◆ Record excerpts:
--------
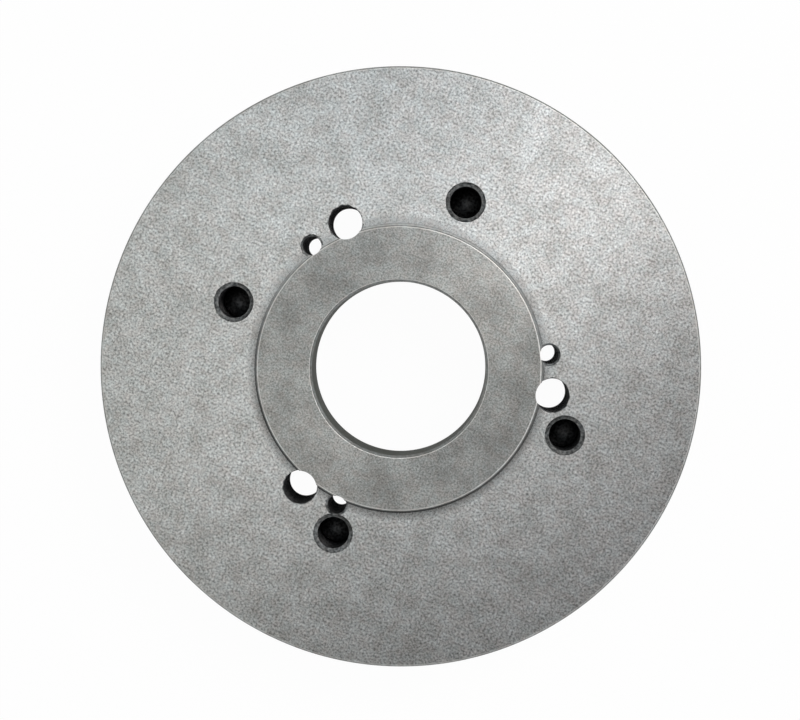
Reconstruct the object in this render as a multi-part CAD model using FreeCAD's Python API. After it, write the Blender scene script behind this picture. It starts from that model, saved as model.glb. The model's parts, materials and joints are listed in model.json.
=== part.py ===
"""Chuck backplate: a turned and drilled iron disc that carries a lathe chuck on a cam-lock spindle nose.

Millimetres. The origin is the centre of the spindle face, on which the disc lies.
+Z points away from the spindle, towards the chuck. +X runs through one of the chuck bolt holes.
"""

import FreeCAD, Part
import math
import os

# Turned outline
plate_diameter = 160.0
flange_thickness = 27.0
rim_front_chamfer = 0.4
rim_rear_chamfer = 1.0

# Register boss that centres the chuck, with a narrow groove at its foot
boss_diameter = 76.0
boss_height = 2.0
boss_chamfer = 0.4
foot_groove_width = 0.6
foot_groove_depth = 0.4

# Through bore
bore_diameter = 46.2
bore_front_chamfer = 0.6
bore_rear_chamfer = 0.5

# Short taper socket that seats on the spindle nose, with an undercut at its inner end
taper_mouth_diameter = 63.513
taper_half_angle = 7.125
taper_length = 11.0
taper_mouth_chamfer = 0.4
undercut_length = 3.0
undercut_depth = 0.8

# Blind tapped holes for the chuck bolts, at their tapping size
bolt_circle = 95.0
bolt_count = 4
bolt_first_angle = 0.0
bolt_hole_diameter = 8.5
bolt_countersink_diameter = 10.6
bolt_countersink_angle = 90.0
bolt_drill_point_angle = 118.0

# Metal left between the full depth of a bolt hole and the floors of the stud seats
bolt_floor_clearance = 3.5

# Tapped through holes for the cam-lock studs, at their tapping size, and the seats of the stud bodies
stud_circle = 82.55
stud_count = 3
stud_first_angle = 12.0
stud_hole_diameter = 9.0
stud_hole_chamfer = 0.3
stud_seat_diameter = 16.1
stud_seat_depth = 8.5
stud_seat_chamfer = 0.5

# Tapped through holes for the screws that lock the studs, and the seats of their heads
lock_circle = 80.0
lock_lead_angle = 15.24
lock_hole_diameter = 5.0
lock_hole_chamfer = 0.5
lock_seat_diameter = 10.5
lock_seat_depth = 6.5
lock_seat_chamfer = 0.3

# How far each cutter passes the face that it opens
overrun = 1.0

up = FreeCAD.Vector(0, 0, 1)
overall_height = flange_thickness + boss_height


def turned(section, centre=0.0):
    """A solid turned about the upright line at x = centre.

    section: the (radius, height) corners of its half section, in order.
    """
    corners = [FreeCAD.Vector(centre + radius, 0, height) for radius, height in section]
    outline = Part.makePolygon(corners + corners[:1])
    return Part.Face(outline).revolve(FreeCAD.Vector(centre, 0, 0), up, 360)


def around(cutter, count, first_angle):
    """Copies of a cutter that was made on +X, evenly spaced about Z."""
    copies = []
    for k in range(count):
        copy = cutter.copy()
        copy.rotate(FreeCAD.Vector(0, 0, 0), up, first_angle + 360 / count * k)
        copies.append(copy)
    return copies


def rise(run, angle):
    """The height over which a cone at a half angle in degrees widens by run."""
    return run / math.tan(math.radians(angle))


def blank():
    """The disc with its boss, bore and taper socket, before drilling."""
    plate = plate_diameter / 2
    boss = boss_diameter / 2
    bore = bore_diameter / 2
    slope = math.tan(math.radians(taper_half_angle))
    taper_mouth = taper_mouth_diameter / 2 - taper_mouth_chamfer * slope
    taper_end = taper_mouth_diameter / 2 - taper_length * slope
    socket_end = taper_length + undercut_length
    groove_floor = flange_thickness - foot_groove_depth
    return turned([
        (taper_mouth + taper_mouth_chamfer, 0),
        (plate - rim_rear_chamfer, 0),
        (plate, rim_rear_chamfer),
        (plate, flange_thickness - rim_front_chamfer),
        (plate - rim_front_chamfer, flange_thickness),
        (boss + foot_groove_width, flange_thickness),
        (boss + foot_groove_width, groove_floor),
        (boss, groove_floor),
        (boss, overall_height - boss_chamfer),
        (boss - boss_chamfer, overall_height),
        (bore + bore_front_chamfer, overall_height),
        (bore, overall_height - bore_front_chamfer),
        (bore, socket_end + bore_rear_chamfer),
        (bore + bore_rear_chamfer, socket_end),
        (taper_end + undercut_depth, socket_end),
        (taper_end + undercut_depth, taper_length),
        (taper_end, taper_length),
        (taper_mouth, taper_mouth_chamfer),
    ])


def bolt_hole():
    """Cutter for a blind bolt hole: its countersink, wall and drill point, from the flange's front."""
    hole = bolt_hole_diameter / 2
    countersink = bolt_countersink_diameter / 2
    half_angle = bolt_countersink_angle / 2
    floor = stud_seat_depth + bolt_floor_clearance
    section = [
        (0, floor - rise(hole, bolt_drill_point_angle / 2)),
        (hole, floor),
        (hole, flange_thickness - rise(countersink - hole, half_angle)),
        (countersink, flange_thickness),
        (countersink, flange_thickness + overrun),
        (0, flange_thickness + overrun),
    ]
    return turned(section, bolt_circle / 2)


def stepped_hole(circle, hole_diameter, seat_diameter, seat_depth, seat_chamfer):
    """Cutter for a through hole with a chamfered seat for its fastener at the spindle face."""
    hole = hole_diameter / 2
    seat = seat_diameter / 2
    section = [
        (0, -overrun),
        (seat + seat_chamfer, -overrun),
        (seat + seat_chamfer, 0),
        (seat, seat_chamfer),
        (seat, seat_depth),
        (hole, seat_depth),
        (hole, overall_height + overrun),
        (0, overall_height + overrun),
    ]
    return turned(section, circle / 2)


def front_break(circle, hole_diameter, chamfer):
    """Cutter for a through hole's broken edge on the flange's front, which leaves the boss whole."""
    hole = hole_diameter / 2
    section = [
        (0, flange_thickness - chamfer),
        (hole, flange_thickness - chamfer),
        (hole + chamfer, flange_thickness),
        (hole + chamfer, flange_thickness + overrun),
        (0, flange_thickness + overrun),
    ]
    boss = Part.makeCylinder(boss_diameter / 2, overall_height + overrun)
    return turned(section, circle / 2).cut(boss)


def backplate():
    """The finished disc."""
    lock_angle = stud_first_angle + lock_lead_angle
    stud_hole = stepped_hole(
        stud_circle, stud_hole_diameter, stud_seat_diameter, stud_seat_depth, stud_seat_chamfer
    )
    lock_hole = stepped_hole(
        lock_circle, lock_hole_diameter, lock_seat_diameter, lock_seat_depth, lock_seat_chamfer
    )
    stud_break = front_break(stud_circle, stud_hole_diameter, stud_hole_chamfer)
    lock_break = front_break(lock_circle, lock_hole_diameter, lock_hole_chamfer)
    cutters = around(bolt_hole(), bolt_count, bolt_first_angle)
    for cutter in (stud_hole, stud_break):
        cutters += around(cutter, stud_count, stud_first_angle)
    for cutter in (lock_hole, lock_break):
        cutters += around(cutter, stud_count, lock_angle)
    plate = blank()
    for cutter in cutters:
        plate = plate.cut(cutter)
    return plate.removeSplitter()


def main():
    """Builds the disc and writes its STEP file."""
    os.makedirs("parts", exist_ok=True)
    plate = backplate()
    print(f"backplate: {len(plate.Solids)} solid, valid {plate.isValid()}, {plate.Volume / 1000:.1f} cm3")
    plate.Solids[0].exportStep("parts/backplate.step")


main()
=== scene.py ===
"""Looks of a chuck backplate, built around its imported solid.

Metres, with the solid's own axes: the origin is the centre of the spindle face, +Z points towards the chuck,
and +X runs through a chuck bolt hole. Shapes are worked out in millimetres and scaled once.
"""

import json
import logging
import math
from dataclasses import dataclass, field
from enum import IntEnum

import bmesh
import bpy
import numpy as np
from mathutils import Matrix, Vector


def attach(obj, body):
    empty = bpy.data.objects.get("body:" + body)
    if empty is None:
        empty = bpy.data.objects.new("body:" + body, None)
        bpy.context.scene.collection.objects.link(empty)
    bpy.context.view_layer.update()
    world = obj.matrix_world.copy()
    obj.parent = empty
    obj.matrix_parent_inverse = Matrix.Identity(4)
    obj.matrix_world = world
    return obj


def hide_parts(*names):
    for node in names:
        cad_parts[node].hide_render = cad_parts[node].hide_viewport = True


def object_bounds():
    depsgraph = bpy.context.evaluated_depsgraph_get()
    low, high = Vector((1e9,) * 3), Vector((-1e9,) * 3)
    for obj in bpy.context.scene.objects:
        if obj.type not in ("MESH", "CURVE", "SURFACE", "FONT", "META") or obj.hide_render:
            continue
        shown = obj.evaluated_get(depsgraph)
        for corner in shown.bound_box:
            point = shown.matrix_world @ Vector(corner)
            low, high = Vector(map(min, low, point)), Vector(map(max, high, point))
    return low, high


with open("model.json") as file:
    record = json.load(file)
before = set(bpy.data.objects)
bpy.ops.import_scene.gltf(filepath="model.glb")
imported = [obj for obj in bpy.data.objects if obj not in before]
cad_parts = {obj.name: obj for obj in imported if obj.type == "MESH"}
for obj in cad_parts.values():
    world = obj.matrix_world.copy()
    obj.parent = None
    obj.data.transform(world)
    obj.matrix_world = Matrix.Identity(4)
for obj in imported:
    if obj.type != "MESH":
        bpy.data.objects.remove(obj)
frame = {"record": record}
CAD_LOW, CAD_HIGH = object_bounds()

LOG = logging.getLogger("backplate")
MM = 0.001
NODE = "backplate"
BODY = "root"
WHITE = "#FFFFFF"
# Points nearer than this are merged, and edges shorter than this are taken out, in metres
MERGE_DISTANCE, SLIVER_LENGTH = 1e-6, 1e-7
# Numbers of the Mix node's two inputs and its result, by what it mixes
MIX_SOCKETS = {"RGBA": (6, 7, 2), "FLOAT": (2, 3, 0)}
MOUNTS = {mount["name"]: mount["dims"] for mount in frame["record"]["mounts"]}

Socket = bpy.types.NodeSocket
Colour = tuple[float, float, float, float]


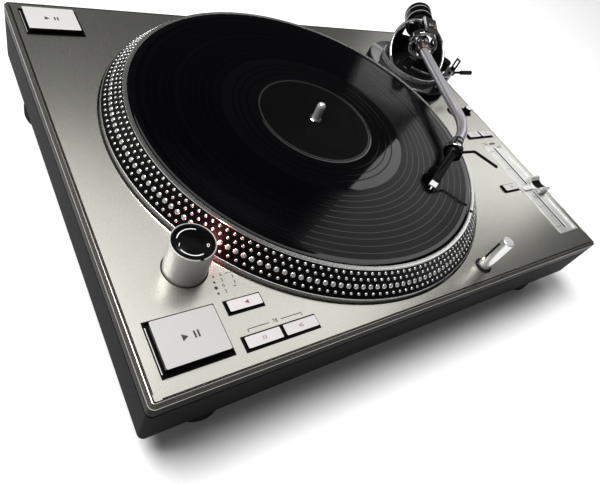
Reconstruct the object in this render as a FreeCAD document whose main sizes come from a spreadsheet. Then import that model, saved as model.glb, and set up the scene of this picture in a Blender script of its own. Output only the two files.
--------
◆ Instructions for the task:
How many lines in these entries hold the string "json"? Answer with the number alone.

◆ In response:
4